Nur elf Tage war Andreas Geisel Innensenator, als der Anschlag in Berlin verübt wurde. Ein Interview über jene Nacht und ihre Lehren für die Sicherheitspolitik.

„Ich habe funktioniert in dieser Situation“: Berlins Innensenator Andreas Geisel (SPD) Foto: dpa
Bert Schulz
Interview von Bert Schulz und Plutonia Plarre

taz: Herr Geisel, wo waren Sie am 19. Dezember 2016 gegen 20 Uhr?

Andreas Geisel: In der Letzten In­stanz, das ist eine Kneipe hier direkt um die Ecke von meinem Amtssitz in der Klosterstraße. Ich habe dort mit den SPD-Innenpolitikern über der Jahresplanung gesessen. Gegen 20.20 Uhr klingelte dann mein Handy.

So spät? Der Anschlag am Breitscheidplatz passierte um 20.02 Uhr.

Mein Staatssekretär war dran. Er sagte: „Achtung, wir haben ein Problem.“ Da waren die Einsatzkräfte schon vor Ort. Ich bin dann mit Blaulicht durch die Stadt gefahren worden und war etwa eine halbe Stunde nach der Tat am Breitscheidplatz.
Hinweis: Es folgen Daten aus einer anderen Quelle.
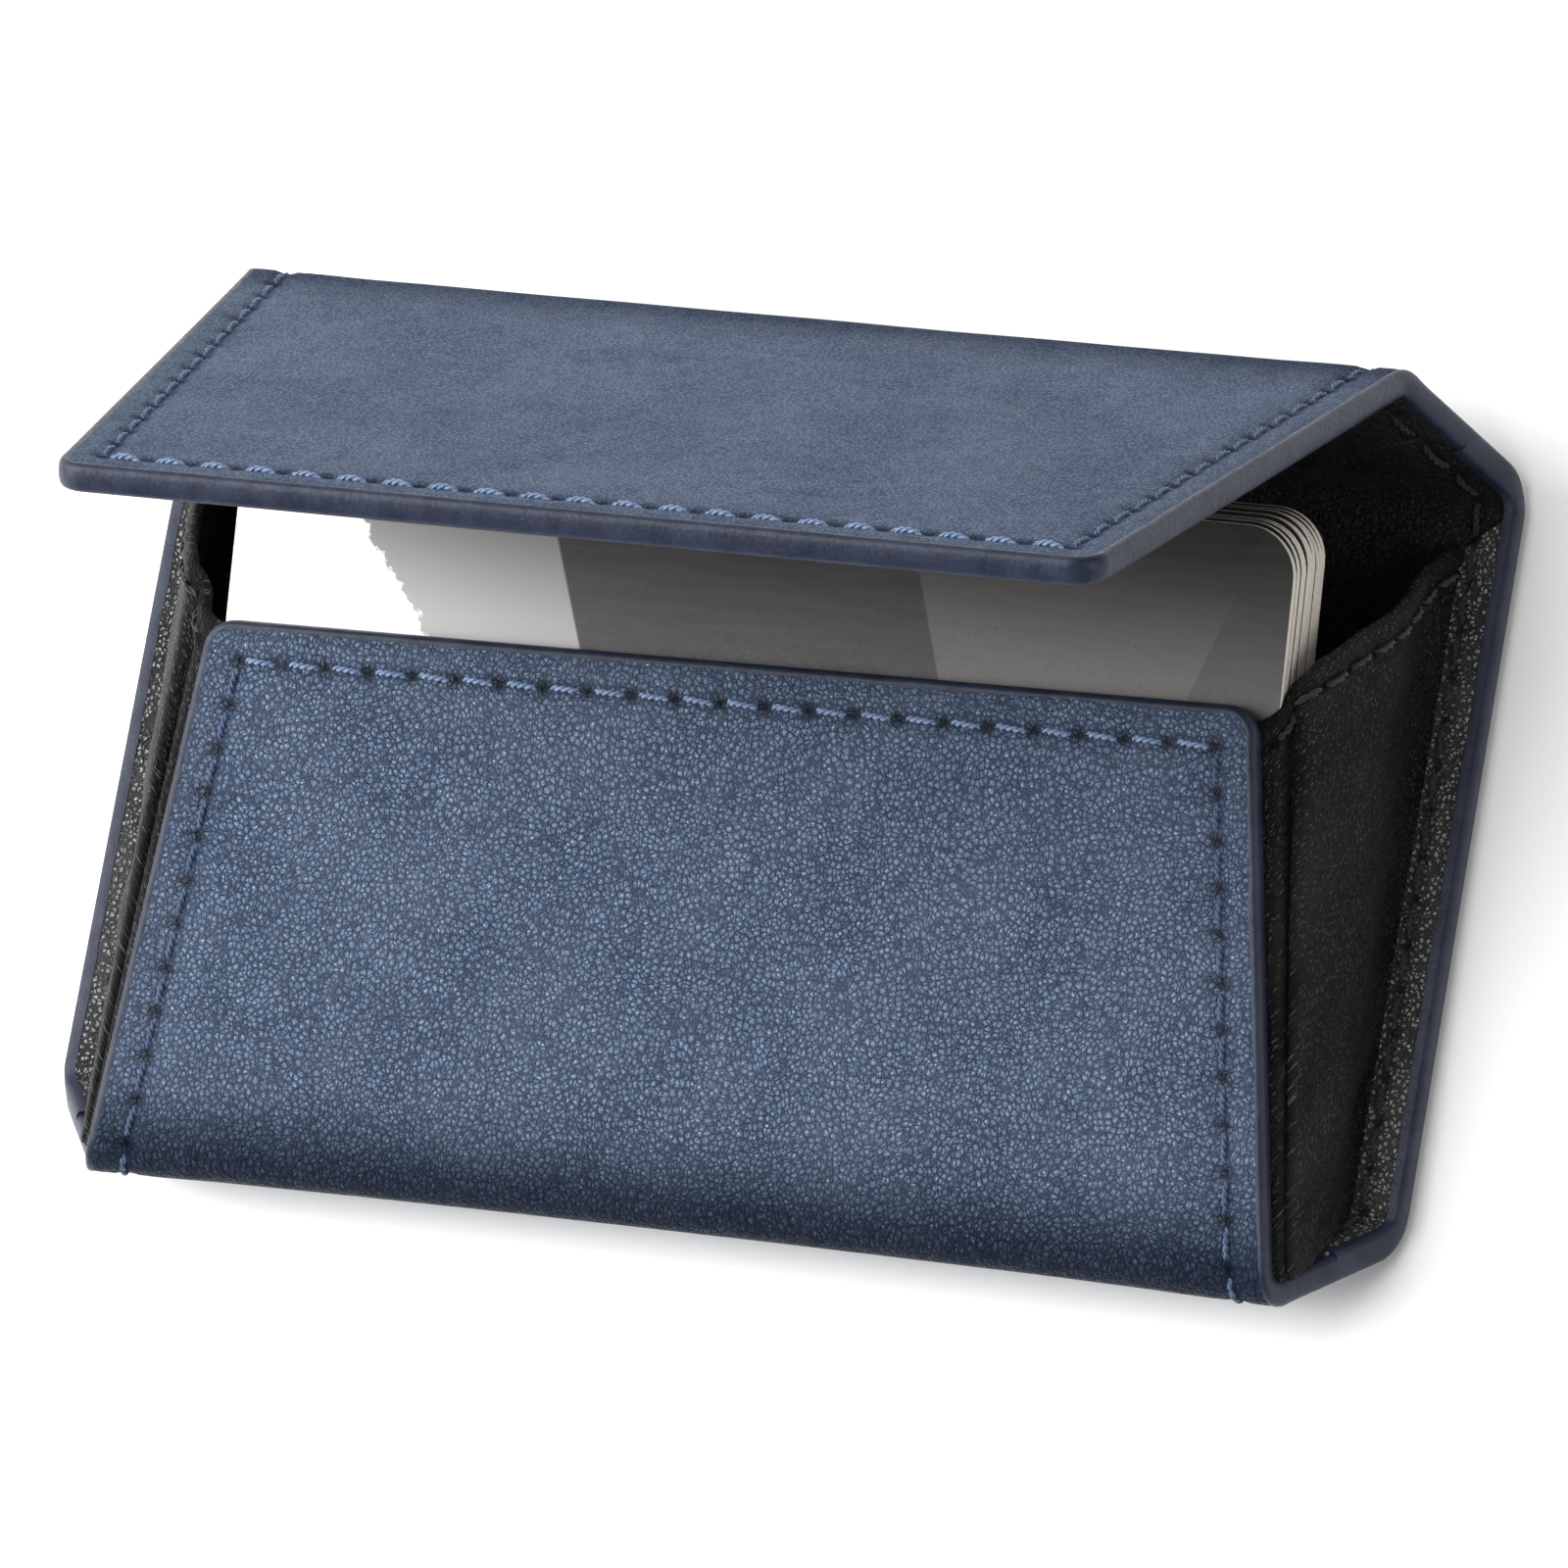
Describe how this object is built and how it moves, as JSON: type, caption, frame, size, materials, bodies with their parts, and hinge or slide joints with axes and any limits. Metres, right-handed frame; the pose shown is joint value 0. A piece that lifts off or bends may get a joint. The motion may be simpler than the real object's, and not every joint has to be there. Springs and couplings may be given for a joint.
{
  "type": "card holder",
  "caption": "Flap-over leather card holder: a gusseted front pocket holds a stack of cards, and a folding flap with hidden magnets closes over it.",
  "frame": {"origin": "centre of the back panel's outer face, which the holder lies on", "axes": "+X across the width to the right of the front panel, +Y up the back panel to the flap's fold, +Z out of the back panel towards the front panel"},
  "size_m": [0.11, 0.0738, 0.0624],
  "materials": {
    "outer_leather": "pebble grained, semi matte",
    "lining_leather": "fine grained, semi matte",
    "edge_paint": "smooth rounded edge paint",
    "board": "raw board",
    "thread": "twisted polyester thread",
    "magnet": "nickel plated",
    "card": "satin coated"
  },
  "bodies": {
    "back": {"back_cover": "outer_leather", "back_board": "board", "back_lining": "lining_leather", "back_edge_paint": "edge_paint", "back_stitching": "thread", "left_gusset": "lining_leather", "right_gusset": "lining_leather"},
    "top_strip": {"top_cover": "outer_leather", "top_board": "board", "top_lining": "lining_leather", "top_edge_paint": "edge_paint"},
    "flap": {"flap_cover": "outer_leather", "flap_board": "board", "flap_lining": "lining_leather", "flap_edge_paint": "edge_paint", "flap_stitching": "thread", "flap_magnets": "magnet"},
    "front": {"bottom_cover": "outer_leather", "bottom_board": "board", "bottom_lining": "lining_leather", "bottom_edge_paint": "edge_paint", "front_cover": "outer_leather", "front_board": "board", "front_lining": "lining_leather", "front_edge_paint": "edge_paint", "front_stitching": "thread", "front_magnets": "magnet", "card_stack": "card"}
  },
  "joints": [
    {"name": "top_fold", "type": "hinge", "parent": "back", "child": "top_strip", "pos_m": [0, 0.02974, 0.001], "axis": [1, 0, 0], "range_deg": [-24, 20]},
    {"name": "flap_fold", "type": "hinge", "parent": "top_strip", "child": "flap", "pos_m": [0, 0.03422, 0.01331], "axis": [1, 0, 0], "range_deg": [-46, 38.2]},
    {"name": "front_fold", "type": "hinge", "parent": "back", "child": "front", "pos_m": [0, -0.02974, 0.001], "axis": [1, 0, 0], "range_deg": [-12.7, 15.3], "deforming": ["left_gusset", "right_gusset"]}
  ],
  "couplings": [
    {"joint": "flap_fold", "follows": "top_fold", "ratio": 1.91},
    {"joint": "front_fold", "follows": "top_fold", "ratio": -0.635}
  ]
}
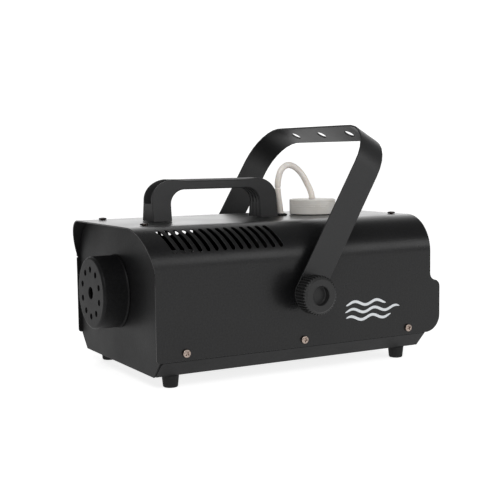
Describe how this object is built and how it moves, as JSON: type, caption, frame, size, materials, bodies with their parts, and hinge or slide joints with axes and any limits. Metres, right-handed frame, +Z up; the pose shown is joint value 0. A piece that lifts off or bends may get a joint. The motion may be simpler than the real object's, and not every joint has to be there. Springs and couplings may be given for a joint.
{
  "type": "fog machine",
  "caption": "Compact fog machine: hooded steel housing with slanted cooling slots, perforated round nozzle, carry handle, tilting yoke with knurled knobs, capped tank and hose.",
  "frame": {"origin": "on the surface that the feet stand on, at the middle of the outline across and along", "axes": "+Z up, the nozzle blows towards -Y, X across; +X is the side on the right when looking along +Y"},
  "size_m": [0.2616, 0.3414, 0.2396],
  "materials": {
    "painted_steel": "fine satin powder coat, near black",
    "handle_plastic": "fine moulded texture, near black",
    "knob_plastic": "moulded, near black, slight sheen",
    "black_rubber": "matt rubber",
    "zinc_steel": "zinc plated",
    "screw_nickel": "warm nickel plating, polished",
    "screw_black": "black oxide",
    "brass": "turned brass",
    "cast_alloy": "cast and machined",
    "milky_plastic": "translucent natural polyethylene",
    "hose_silicone": "translucent silicone hose, slightly amber",
    "socket_plastic": "black nylon",
    "rocker_red": "glossy translucent red",
    "board_green": "solder mask",
    "component_plastic": "component body"
  },
  "bodies": {
    "housing": {"housing_cover": "painted_steel", "base_pan": "painted_steel", "front_panel": "painted_steel", "rear_panel": "painted_steel", "nozzle_cover": "painted_steel", "carry_handle": "handle_plastic", "yoke_spacer_right": "black_rubber", "yoke_spacer_left": "black_rubber", "hose_grommet": "black_rubber", "foot_front_left": "black_rubber", "foot_front_right": "black_rubber", "foot_rear_left": "black_rubber", "foot_rear_right": "black_rubber", "heat_shield": "zinc_steel", "heater_bracket_front": "zinc_steel", "heater_bracket_rear": "zinc_steel", "pump_bracket": "zinc_steel", "knob_washer_right": "zinc_steel", "knob_washer_left": "zinc_steel", "pivot_nut_right": "zinc_steel", "pivot_nut_left": "zinc_steel", "side_screw_left_1": "screw_nickel", "side_screw_left_2": "screw_nickel", "side_screw_left_3": "screw_nickel", "side_screw_right_1": "screw_nickel", "side_screw_right_2": "screw_nickel", "side_screw_right_3": "screw_nickel", "top_screw_front_left": "screw_black", "top_screw_front_right": "screw_black", "top_screw_rear_left": "screw_black", "top_screw_rear_right": "screw_black", "nozzle_tip": "brass", "fluid_pipe": "brass", "pickup_filter": "brass", "standoff_front_left": "brass", "standoff_front_right": "brass", "standoff_rear_left": "brass", "standoff_rear_right": "brass", "heater_block": "cast_alloy", "thermostat": "cast_alloy", "fluid_pump": "cast_alloy", "fluid_tank": "milky_plastic", "fluid_hose": "hose_silicone", "mains_inlet": "socket_plastic", "switch_frame": "socket_plastic", "fuse_holder": "socket_plastic", "remote_socket": "socket_plastic", "control_board": "board_green", "board_transformer": "component_plastic", "terminal_block": "component_plastic"},
    "yoke": {"tilt_yoke": "painted_steel"},
    "knob_right": {"clamp_knob_right": "knob_plastic", "knob_stud_right": "zinc_steel"},
    "knob_left": {"clamp_knob_left": "knob_plastic", "knob_stud_left": "zinc_steel"},
    "tank_cap": {"tank_cap": "milky_plastic"},
    "rocker": {"power_rocker": "rocker_red"},
    "fuse_cap": {"fuse_cap": "socket_plastic"}
  },
  "joints": [
    {"name": "yoke_tilt", "type": "hinge", "parent": "housing", "child": "yoke", "pos_m": [0, 0.0052, 0.08], "axis": [1, 0, 0], "range_deg": [-40, 88]},
    {"name": "knob_right_turn", "type": "hinge", "parent": "housing", "child": "knob_right", "pos_m": [0.12, 0.0052, 0.08], "axis": [1, 0, 0], "continuous": true},
    {"name": "knob_left_turn", "type": "hinge", "parent": "housing", "child": "knob_left", "pos_m": [-0.12, 0.0052, 0.08], "axis": [1, 0, 0], "continuous": true},
    {"name": "cap_turn", "type": "hinge", "parent": "housing", "child": "tank_cap", "pos_m": [0, 0.0803, 0.155], "axis": [0, 0, 1], "continuous": true},
    {"name": "rocker_press", "type": "hinge", "parent": "housing", "child": "rocker", "pos_m": [-0.008, 0.1511, 0.052], "axis": [1, 0, 0], "range_deg": [-16, 0]},
    {"name": "fuse_cap_turn", "type": "hinge", "parent": "housing", "child": "fuse_cap", "pos_m": [0.028, 0.158, 0.052], "axis": [0, 1, 0], "range_deg": [0, 90]}
  ]
}
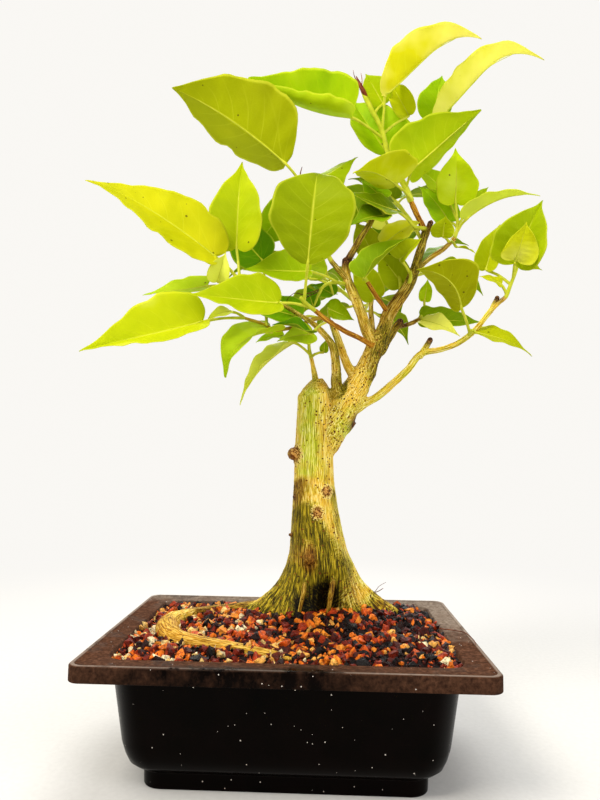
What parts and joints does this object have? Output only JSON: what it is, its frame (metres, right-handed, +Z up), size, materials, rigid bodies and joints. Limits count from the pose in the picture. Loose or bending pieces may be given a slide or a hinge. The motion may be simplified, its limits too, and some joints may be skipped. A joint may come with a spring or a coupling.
{
  "type": "sacred fig bonsai in a training pot",
  "caption": "Young sacred fig tree with a flared root base and heart-shaped drip-tip leaves, in a gritty soil bed in a rectangular plastic pot.",
  "frame": {"origin": "middle of the pot's foot, on the surface it stands on", "axes": "+Z up the trunk, +X along the pot's long side, +Y from its front to its back"},
  "size_m": [0.4053, 0.2626, 0.6471],
  "materials": {
    "pot_plastic": "moulded brown-black plastic, satin, dusty on the rim",
    "soil_mix": "loose damp mix of crushed brick, red and black volcanic grit and pale grains, 3 to 10 mm",
    "bark": "thin smooth yellow-green bark with fine lengthwise streaks and small dark lenticels",
    "leaf_lime": "soft new leaf, yellow-green, pale veins, lets light through",
    "leaf_olive": "older leaf seen from beneath, matt olive green with pale veins",
    "leaf_deep": "shaded leaf, smooth satin mid green with pale veins"
  },
  "bodies": {
    "root": {"pot": "pot_plastic", "soil": "soil_mix", "trunk": "bark", "spray_back_left": "leaf_deep", "spray_back_low": "leaf_deep", "spray_back_middle": "leaf_deep", "spray_back_right": "leaf_deep", "spray_back_top": "leaf_deep", "spray_centre": "leaf_lime", "spray_inner": "leaf_deep", "spray_inner_right": "leaf_deep", "spray_left": "leaf_lime", "spray_left_inner": "leaf_deep", "spray_limb": "leaf_deep", "spray_low": "leaf_deep", "spray_right_far": "leaf_lime", "spray_right_low": "leaf_deep", "spray_right_mid": "leaf_olive", "spray_right_node": "leaf_olive", "spray_right_up": "leaf_olive", "spray_stub": "leaf_lime", "spray_top": "leaf_lime", "spray_upper_left": "leaf_lime"}
  },
  "joints": []
}
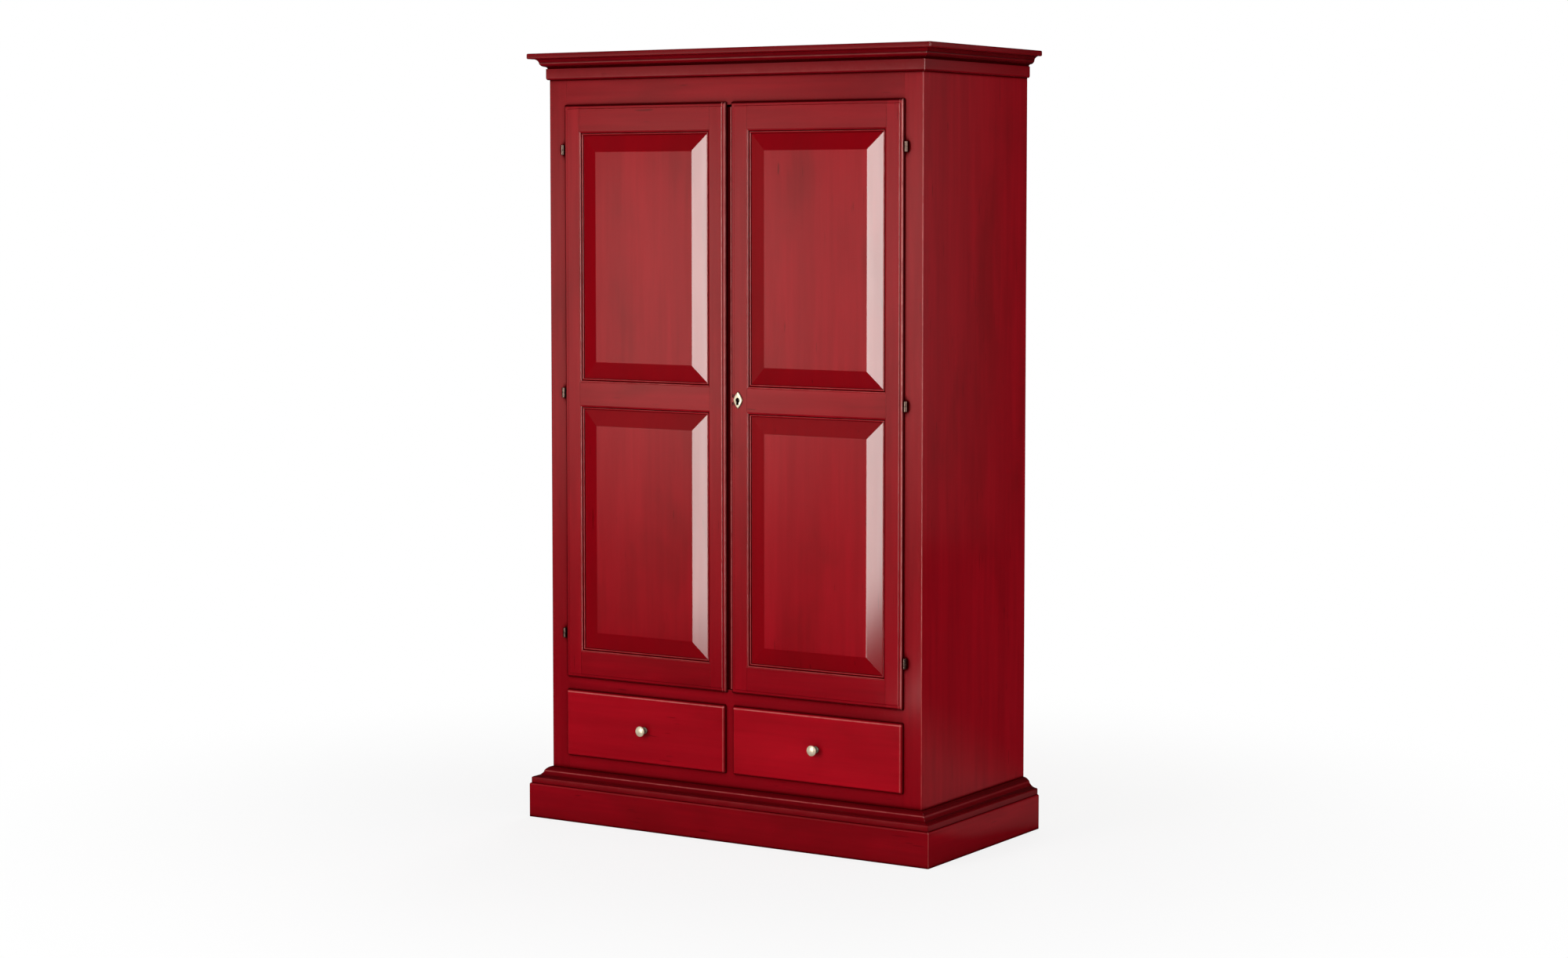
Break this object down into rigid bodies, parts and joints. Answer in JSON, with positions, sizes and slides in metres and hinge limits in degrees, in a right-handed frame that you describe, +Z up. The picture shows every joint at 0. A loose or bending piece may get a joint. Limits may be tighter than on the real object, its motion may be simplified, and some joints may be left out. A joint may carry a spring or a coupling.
{
  "type": "wardrobe",
  "caption": "Free-standing wardrobe in red-stained softwood: framed doors with raised panels over lipped drawers, moulded cornice and plinth, brass knobs and key escutcheon",
  "frame": {"origin": "on the floor under the middle of the cabinet's bounding box", "axes": "+Z up, the doors and drawers face -Y, +X is to the right of a person who faces the doors"},
  "size_m": [1.21, 0.575, 2],
  "materials": {
    "stained_wood": "softwood under a deep red translucent stain and a rubbed semi-gloss varnish, arrises worn lighter",
    "bare_wood": "planed softwood under a thin clear coat",
    "antique_brass": "aged brass, polished on its high spots and brown in its hollows",
    "dark_bronze": "dark bronze plating with a soft shine",
    "iron": "oiled dark iron"
  },
  "bodies": {
    "cabinet": {"plinth_front": "stained_wood", "plinth_sides": "stained_wood", "plinth_cap": "stained_wood", "cornice_board": "stained_wood", "crown_moulding": "stained_wood", "frieze_band": "stained_wood", "bottom_rail": "stained_wood", "middle_rail": "stained_wood", "top_rail": "stained_wood", "drawer_muntin": "stained_wood", "right_front_stile": "stained_wood", "left_front_stile": "stained_wood", "right_side_panel": "stained_wood", "left_side_panel": "stained_wood", "plinth_battens": "bare_wood", "back_panel": "bare_wood", "bottom_board": "bare_wood", "carcass_top": "bare_wood", "compartment_floor": "bare_wood", "drawer_divider": "bare_wood", "drawer_guides": "bare_wood", "hat_shelf": "bare_wood", "shelf_battens": "bare_wood", "clothes_rail": "bare_wood", "hinge_pins": "dark_bronze", "rail_sockets": "iron"},
    "left_door": {"left_hinge_stile": "stained_wood", "left_meeting_stile": "stained_wood", "left_door_top_rail": "stained_wood", "left_door_middle_rail": "stained_wood", "left_door_bottom_rail": "stained_wood", "left_upper_panel": "stained_wood", "left_lower_panel": "stained_wood", "meeting_strip": "stained_wood", "left_hinge_sleeves": "dark_bronze", "bolt_guides": "iron"},
    "right_door": {"right_hinge_stile": "stained_wood", "right_meeting_stile": "stained_wood", "right_door_top_rail": "stained_wood", "right_door_middle_rail": "stained_wood", "right_door_bottom_rail": "stained_wood", "right_upper_panel": "stained_wood", "right_lower_panel": "stained_wood", "right_hinge_sleeves": "dark_bronze", "lock_case": "iron", "key_escutcheon": "antique_brass"},
    "left_drawer": {"left_drawer_front": "stained_wood", "left_drawer_sides": "bare_wood", "left_drawer_back": "bare_wood", "left_drawer_bottom": "bare_wood", "left_drawer_knob": "antique_brass"},
    "right_drawer": {"right_drawer_front": "stained_wood", "right_drawer_sides": "bare_wood", "right_drawer_back": "bare_wood", "right_drawer_bottom": "bare_wood", "right_drawer_knob": "antique_brass"},
    "lock_bolt": {"lock_bolt": "iron"},
    "upper_bolt": {"upper_bolt": "iron"},
    "lower_bolt": {"lower_bolt": "iron"}
  },
  "joints": [
    {"name": "left_door_hinge", "type": "hinge", "parent": "cabinet", "child": "left_door", "pos_m": [-0.5145, -0.2485, 1.121], "axis": [0, 0, -1], "range_deg": [0, 170]},
    {"name": "right_door_hinge", "type": "hinge", "parent": "cabinet", "child": "right_door", "pos_m": [0.5145, -0.2485, 1.121], "axis": [0, 0, 1], "range_deg": [0, 170]},
    {"name": "left_drawer_slide", "type": "slide", "parent": "cabinet", "child": "left_drawer", "axis": [0, -1, 0], "range_m": [0, 0.36]},
    {"name": "right_drawer_slide", "type": "slide", "parent": "cabinet", "child": "right_drawer", "axis": [0, -1, 0], "range_m": [0, 0.36]},
    {"name": "lock_bolt_slide", "type": "slide", "parent": "right_door", "child": "lock_bolt", "axis": [-1, 0, 0], "range_m": [0, 0.018]},
    {"name": "upper_bolt_slide", "type": "slide", "parent": "left_door", "child": "upper_bolt", "axis": [0, 0, 1], "range_m": [0, 0.02]},
    {"name": "lower_bolt_slide", "type": "slide", "parent": "left_door", "child": "lower_bolt", "axis": [0, 0, -1], "range_m": [0, 0.02]}
  ]
}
Unterwegs habe ich den Regierenden Bürgermeister informiert.

Was war Ihr erster Gedanke, als Sie den Satz Ihres Staatssekretärs hörten?

Ich dachte: Jetzt ist es passiert. Theoretisch war ich darauf eingestellt, dass etwas geschehen könnte. Es war aus der Perspektive der Sicherheitsbehörden ja nicht die Frage, ob ein Anschlag passiert, sondern nur, wann. An dem Abend bin ich in das Amt katapultiert worden.

War diese Nachricht ein Schock?

(denkt lange nach) Es klingt bestimmt seltsam: Ich spürte Verantwortung. Natürlich war ich betroffen, aber ich stand nicht neben mir.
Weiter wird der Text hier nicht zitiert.